* begin *
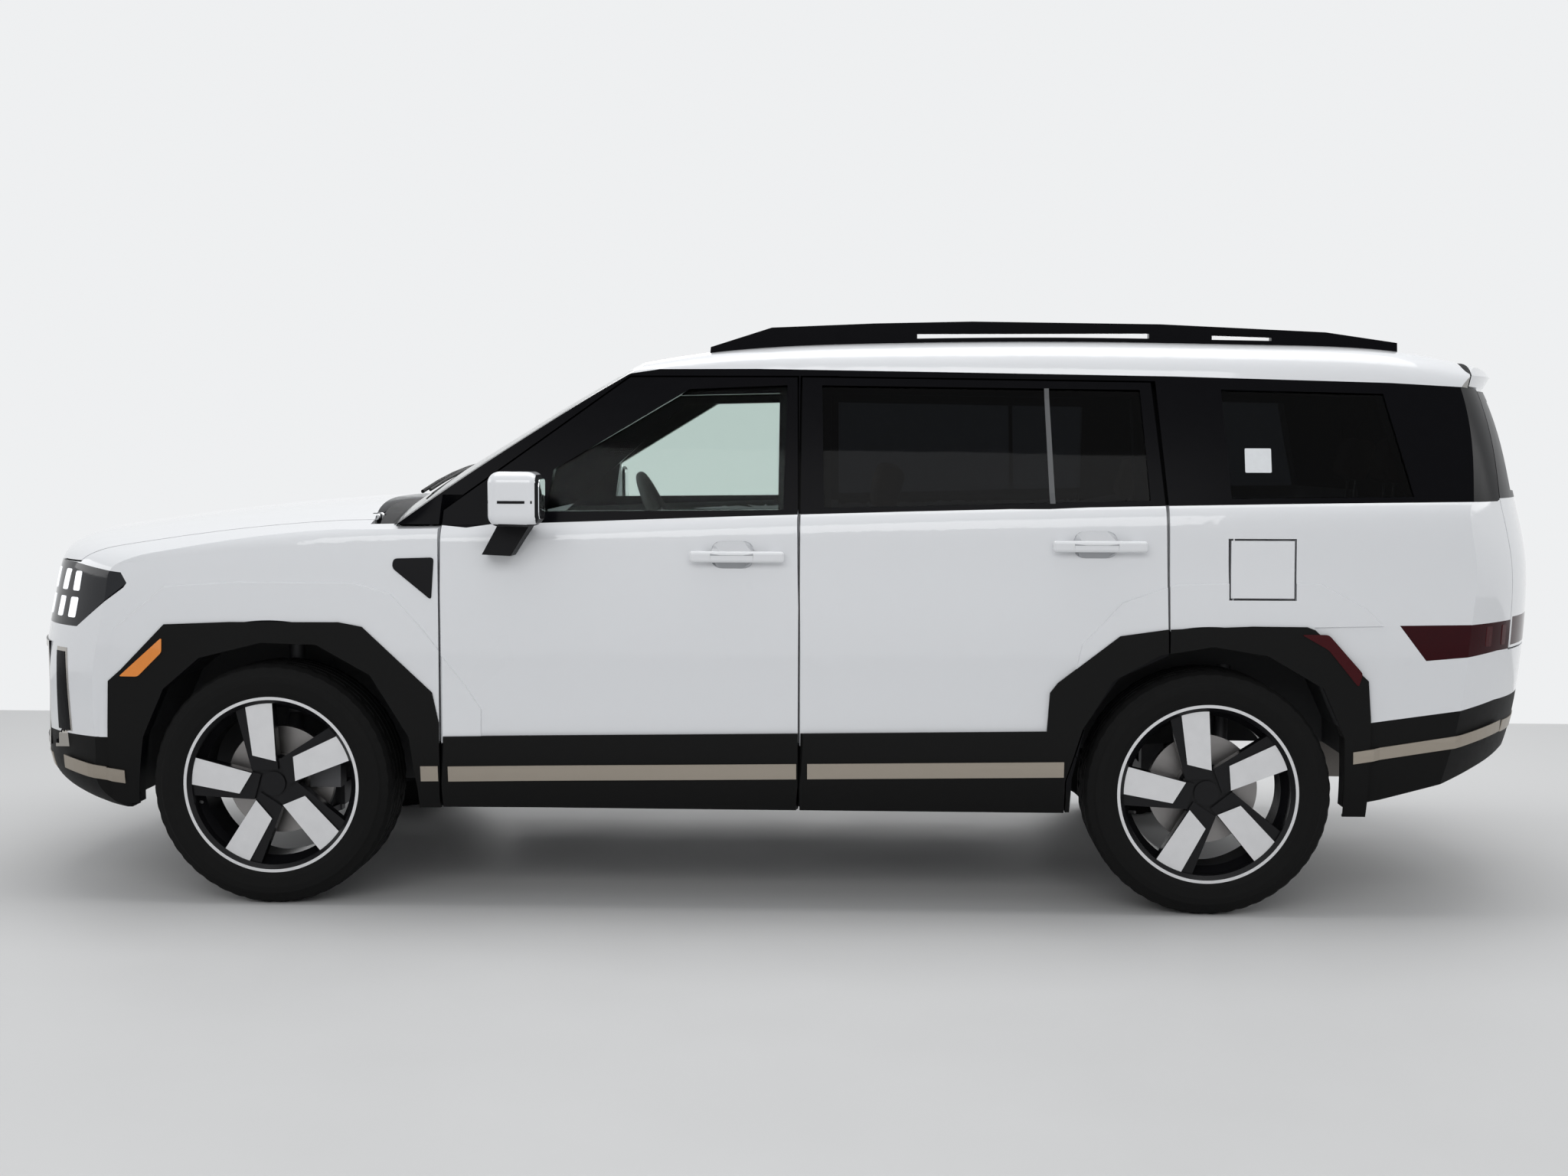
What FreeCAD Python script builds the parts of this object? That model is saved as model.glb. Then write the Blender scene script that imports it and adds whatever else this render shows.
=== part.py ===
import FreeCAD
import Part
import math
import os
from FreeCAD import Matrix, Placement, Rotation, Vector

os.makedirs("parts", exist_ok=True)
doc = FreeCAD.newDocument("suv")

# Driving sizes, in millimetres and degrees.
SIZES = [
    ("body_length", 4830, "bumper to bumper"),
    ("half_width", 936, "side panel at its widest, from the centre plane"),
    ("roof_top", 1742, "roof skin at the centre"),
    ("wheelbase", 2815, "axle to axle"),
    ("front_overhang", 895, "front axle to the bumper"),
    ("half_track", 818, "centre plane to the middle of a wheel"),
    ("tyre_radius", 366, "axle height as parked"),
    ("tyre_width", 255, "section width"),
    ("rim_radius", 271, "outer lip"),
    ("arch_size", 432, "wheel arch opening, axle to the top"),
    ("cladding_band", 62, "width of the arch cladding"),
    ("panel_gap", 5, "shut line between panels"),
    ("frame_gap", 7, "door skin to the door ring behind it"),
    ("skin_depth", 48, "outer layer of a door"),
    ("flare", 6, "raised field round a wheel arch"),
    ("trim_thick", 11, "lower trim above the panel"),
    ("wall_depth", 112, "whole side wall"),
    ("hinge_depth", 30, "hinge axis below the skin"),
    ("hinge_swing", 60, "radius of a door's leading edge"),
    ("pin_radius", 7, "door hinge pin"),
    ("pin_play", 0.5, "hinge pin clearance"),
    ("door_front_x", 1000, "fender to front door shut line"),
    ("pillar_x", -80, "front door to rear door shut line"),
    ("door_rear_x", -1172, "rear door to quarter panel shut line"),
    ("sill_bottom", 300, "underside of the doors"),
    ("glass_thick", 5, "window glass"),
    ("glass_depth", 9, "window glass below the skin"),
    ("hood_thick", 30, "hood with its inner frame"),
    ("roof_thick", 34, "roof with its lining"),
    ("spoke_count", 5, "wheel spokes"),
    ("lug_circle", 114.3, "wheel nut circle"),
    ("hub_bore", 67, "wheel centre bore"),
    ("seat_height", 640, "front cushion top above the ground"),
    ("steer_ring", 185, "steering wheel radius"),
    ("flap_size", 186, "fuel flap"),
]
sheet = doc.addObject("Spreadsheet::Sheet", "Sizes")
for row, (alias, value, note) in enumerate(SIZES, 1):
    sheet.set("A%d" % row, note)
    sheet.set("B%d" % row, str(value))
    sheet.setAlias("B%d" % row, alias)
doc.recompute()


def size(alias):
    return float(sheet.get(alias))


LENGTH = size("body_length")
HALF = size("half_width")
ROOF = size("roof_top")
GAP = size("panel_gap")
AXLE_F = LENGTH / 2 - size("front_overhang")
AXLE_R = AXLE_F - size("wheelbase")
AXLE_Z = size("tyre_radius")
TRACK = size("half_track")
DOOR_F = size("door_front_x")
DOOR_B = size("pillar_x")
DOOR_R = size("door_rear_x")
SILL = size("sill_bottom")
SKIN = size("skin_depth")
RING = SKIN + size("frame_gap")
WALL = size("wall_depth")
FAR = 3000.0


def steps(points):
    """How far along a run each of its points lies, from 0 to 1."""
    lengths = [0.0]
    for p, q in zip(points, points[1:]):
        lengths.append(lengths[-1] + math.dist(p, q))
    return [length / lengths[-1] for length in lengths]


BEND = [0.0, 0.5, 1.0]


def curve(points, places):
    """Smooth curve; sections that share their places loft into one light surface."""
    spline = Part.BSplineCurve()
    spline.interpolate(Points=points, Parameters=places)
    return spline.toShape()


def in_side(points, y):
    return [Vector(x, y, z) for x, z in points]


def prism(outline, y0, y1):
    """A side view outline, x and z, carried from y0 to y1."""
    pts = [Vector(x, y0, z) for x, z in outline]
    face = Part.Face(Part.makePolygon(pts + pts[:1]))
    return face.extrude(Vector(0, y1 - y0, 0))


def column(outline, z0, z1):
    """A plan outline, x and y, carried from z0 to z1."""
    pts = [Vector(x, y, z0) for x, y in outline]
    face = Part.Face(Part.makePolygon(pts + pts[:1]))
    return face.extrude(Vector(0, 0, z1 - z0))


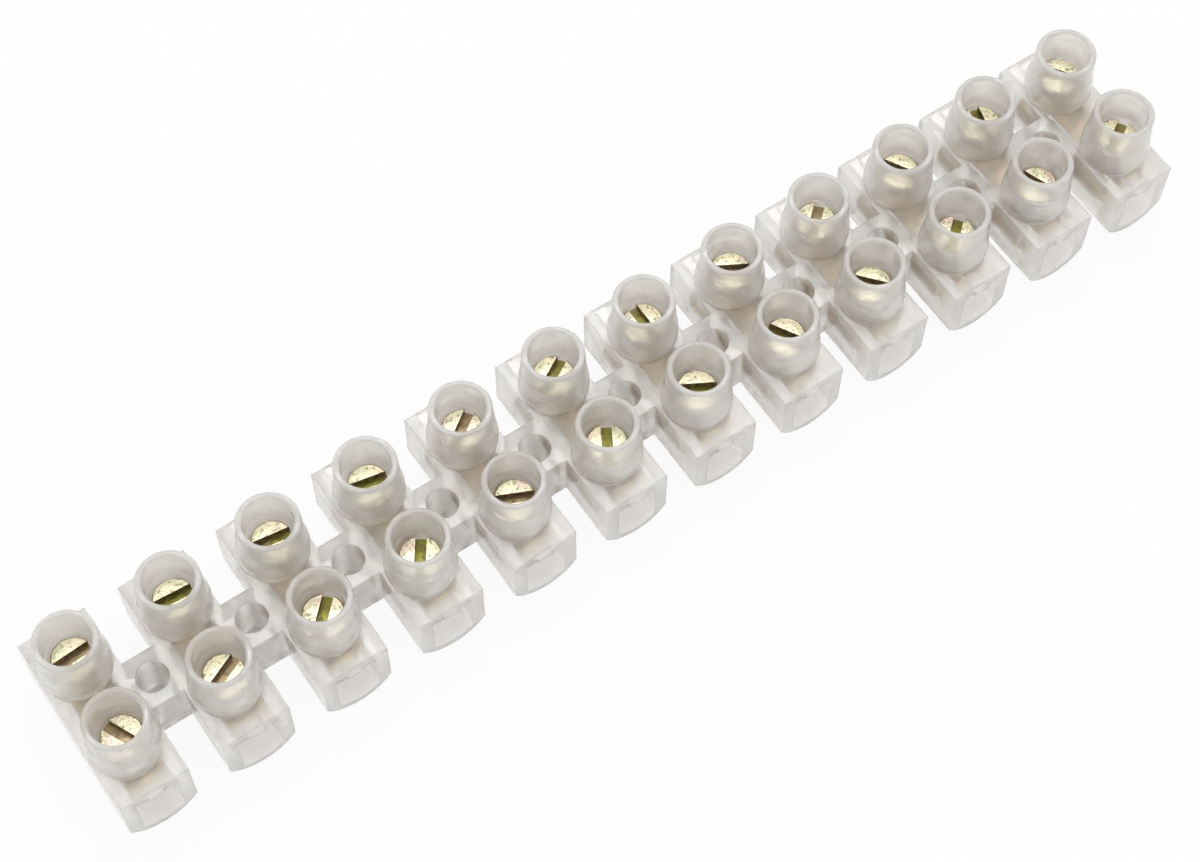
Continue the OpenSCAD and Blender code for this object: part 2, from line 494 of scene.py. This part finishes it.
* end *
- EXERCISE DESCRIPTION: Print all of the entries again, exactly as written.

- RESULT FOR THIS EXERCISE:
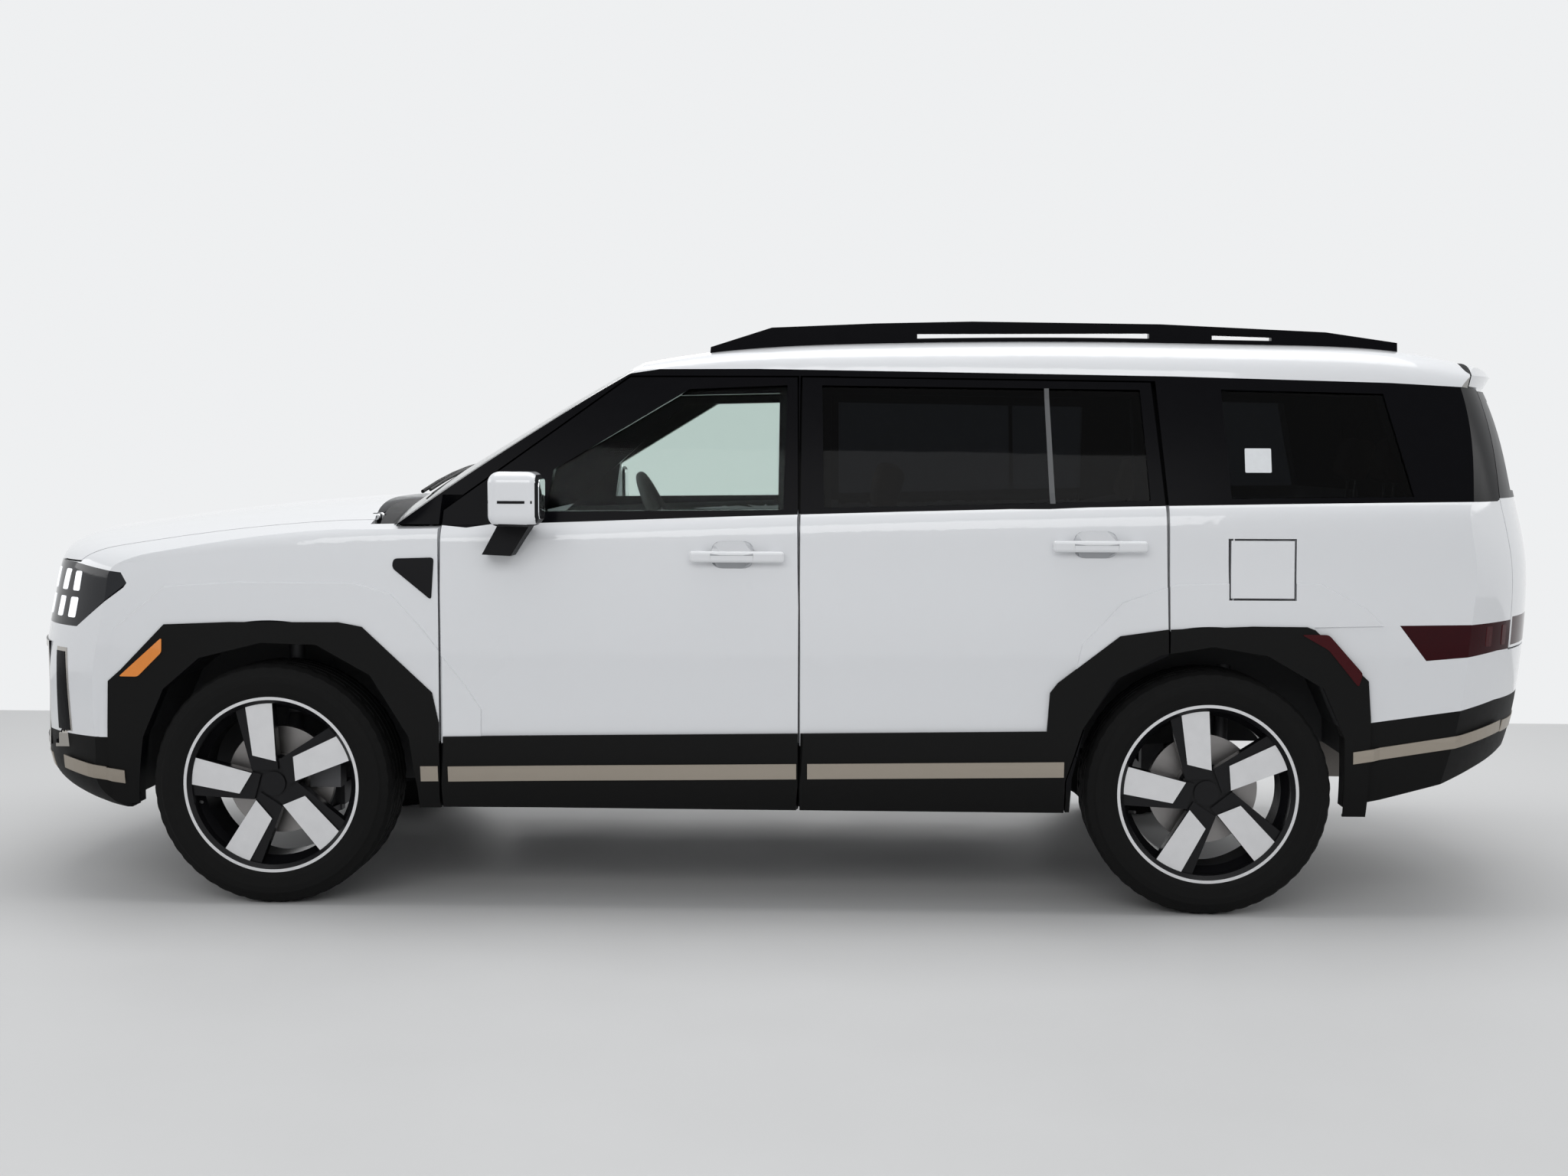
What FreeCAD Python script builds the parts of this object? That model is saved as model.glb. Then write the Blender scene script that imports it and adds whatever else this render shows.
=== part.py ===
import FreeCAD
import Part
import math
import os
from FreeCAD import Matrix, Placement, Rotation, Vector

os.makedirs("parts", exist_ok=True)
doc = FreeCAD.newDocument("suv")

# Driving sizes, in millimetres and degrees.
SIZES = [
    ("body_length", 4830, "bumper to bumper"),
    ("half_width", 936, "side panel at its widest, from the centre plane"),
    ("roof_top", 1742, "roof skin at the centre"),
    ("wheelbase", 2815, "axle to axle"),
    ("front_overhang", 895, "front axle to the bumper"),
    ("half_track", 818, "centre plane to the middle of a wheel"),
    ("tyre_radius", 366, "axle height as parked"),
    ("tyre_width", 255, "section width"),
    ("rim_radius", 271, "outer lip"),
    ("arch_size", 432, "wheel arch opening, axle to the top"),
    ("cladding_band", 62, "width of the arch cladding"),
    ("panel_gap", 5, "shut line between panels"),
    ("frame_gap", 7, "door skin to the door ring behind it"),
    ("skin_depth", 48, "outer layer of a door"),
    ("flare", 6, "raised field round a wheel arch"),
    ("trim_thick", 11, "lower trim above the panel"),
    ("wall_depth", 112, "whole side wall"),
    ("hinge_depth", 30, "hinge axis below the skin"),
    ("hinge_swing", 60, "radius of a door's leading edge"),
    ("pin_radius", 7, "door hinge pin"),
    ("pin_play", 0.5, "hinge pin clearance"),
    ("door_front_x", 1000, "fender to front door shut line"),
    ("pillar_x", -80, "front door to rear door shut line"),
    ("door_rear_x", -1172, "rear door to quarter panel shut line"),
    ("sill_bottom", 300, "underside of the doors"),
    ("glass_thick", 5, "window glass"),
    ("glass_depth", 9, "window glass below the skin"),
    ("hood_thick", 30, "hood with its inner frame"),
    ("roof_thick", 34, "roof with its lining"),
    ("spoke_count", 5, "wheel spokes"),
    ("lug_circle", 114.3, "wheel nut circle"),
    ("hub_bore", 67, "wheel centre bore"),
    ("seat_height", 640, "front cushion top above the ground"),
    ("steer_ring", 185, "steering wheel radius"),
    ("flap_size", 186, "fuel flap"),
]
sheet = doc.addObject("Spreadsheet::Sheet", "Sizes")
for row, (alias, value, note) in enumerate(SIZES, 1):
    sheet.set("A%d" % row, note)
    sheet.set("B%d" % row, str(value))
    sheet.setAlias("B%d" % row, alias)
doc.recompute()


def size(alias):
    return float(sheet.get(alias))


LENGTH = size("body_length")
HALF = size("half_width")
ROOF = size("roof_top")
GAP = size("panel_gap")
AXLE_F = LENGTH / 2 - size("front_overhang")
AXLE_R = AXLE_F - size("wheelbase")
AXLE_Z = size("tyre_radius")
TRACK = size("half_track")
DOOR_F = size("door_front_x")
DOOR_B = size("pillar_x")
DOOR_R = size("door_rear_x")
SILL = size("sill_bottom")
SKIN = size("skin_depth")
RING = SKIN + size("frame_gap")
WALL = size("wall_depth")
FAR = 3000.0


def steps(points):
    """How far along a run each of its points lies, from 0 to 1."""
    lengths = [0.0]
    for p, q in zip(points, points[1:]):
        lengths.append(lengths[-1] + math.dist(p, q))
    return [length / lengths[-1] for length in lengths]


BEND = [0.0, 0.5, 1.0]


def curve(points, places):
    """Smooth curve; sections that share their places loft into one light surface."""
    spline = Part.BSplineCurve()
    spline.interpolate(Points=points, Parameters=places)
    return spline.toShape()


def in_side(points, y):
    return [Vector(x, y, z) for x, z in points]


def prism(outline, y0, y1):
    """A side view outline, x and z, carried from y0 to y1."""
    pts = [Vector(x, y0, z) for x, z in outline]
    face = Part.Face(Part.makePolygon(pts + pts[:1]))
    return face.extrude(Vector(0, y1 - y0, 0))


def column(outline, z0, z1):
    """A plan outline, x and y, carried from z0 to z1."""
    pts = [Vector(x, y, z0) for x, y in outline]
    face = Part.Face(Part.makePolygon(pts + pts[:1]))
    return face.extrude(Vector(0, 0, z1 - z0))


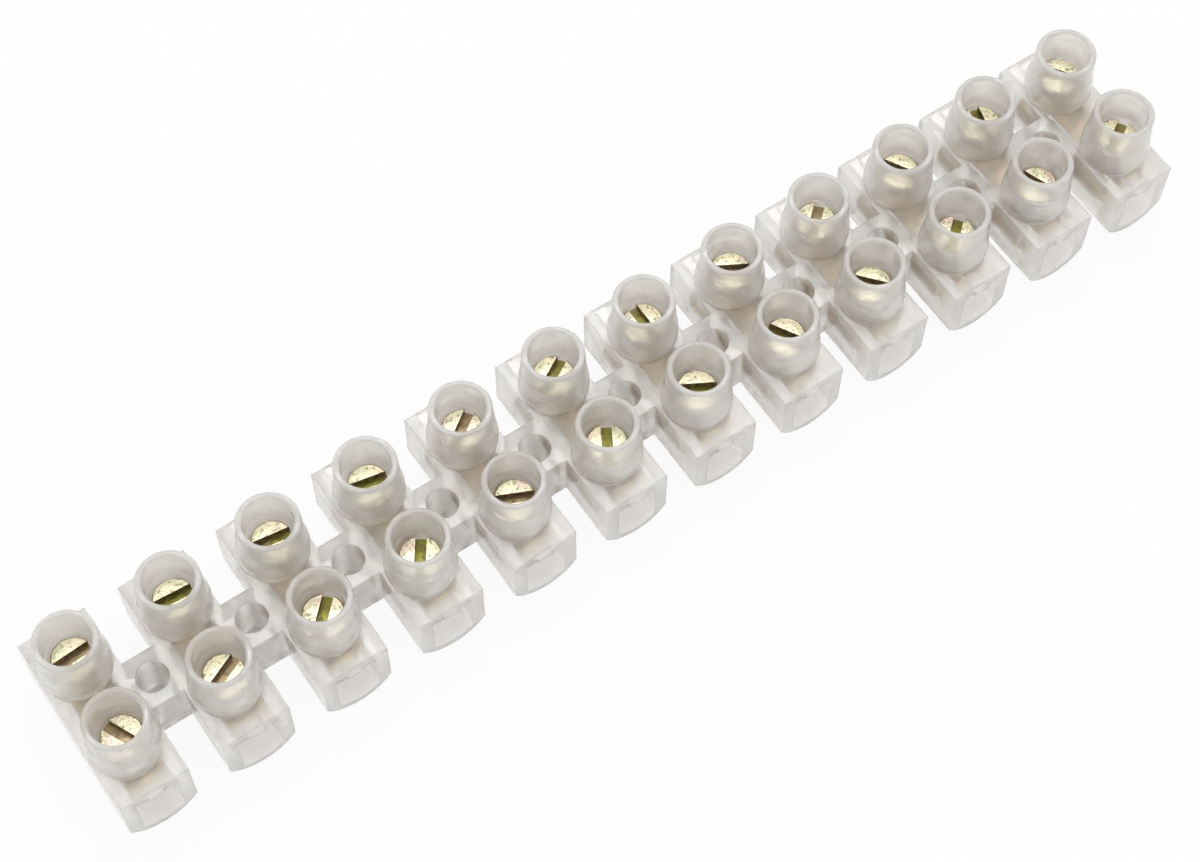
Continue the OpenSCAD and Blender code for this object: part 2, from line 494 of scene.py. This part finishes it.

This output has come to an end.